There has been a close relationship between art and plastic surgery since the early days of the modern specialty.
It is telling that Sir Harold Gillies, chose to employ the word ‘art’ in the title of his magnum opus of 1920, ‘The Principles and Art of Plastic Surgery’, indicating the significance of artistic principles in his surgical practice. During the First World War, Gillies collaborated with several talented artists and sculptors, most notably Henry Tonks. Similarly, during the Second World War, Gillies’ distant cousin and protégé Archibald McIndoe, at East Grinstead, enlisted the expertise of a medical artist, Mollie Lentaigne. Arthur Rainsford Mowlem, based at Hill End Hospital, St Albans employed Diana 'Dickie' Orpen, daughter of the esteemed Irish painter Sir William Orpen, and a student of the prestigious Slade School of Art under the tutelage of Henry Tonks.

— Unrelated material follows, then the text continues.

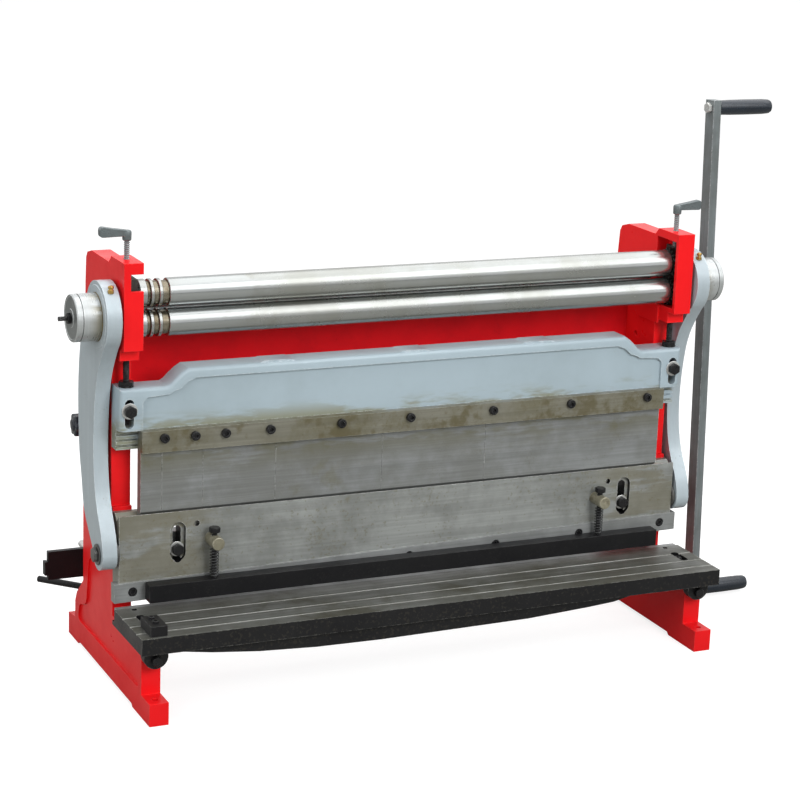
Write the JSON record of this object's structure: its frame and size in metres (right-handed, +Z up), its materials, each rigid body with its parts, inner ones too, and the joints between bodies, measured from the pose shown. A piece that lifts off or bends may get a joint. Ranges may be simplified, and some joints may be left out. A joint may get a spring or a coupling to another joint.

These artists, and their modern equivalents not only produced technical diagrams recording the details of surgical procedures, but also bear witness to the interface of human suffering with the medical world around them, interpreting it in the only way they know – as art. Tonks created the famous collection of graphic pastel portraits capturing the emotions of patients undergoing early reconstructive procedures. Orpen created over 2,500 pencil and pen drawings that depict, in great detail, the surgical procedures carried out by Mowlem and his team, but also a selection of pastels and cartoons of those, often colourful characters, with whom she worked.
Here we present a selection of works from the most prominent professional artists between the first world war and today, contrasting this with the practical post-operatively recorded descriptive diagrams of modern surgeon-artists.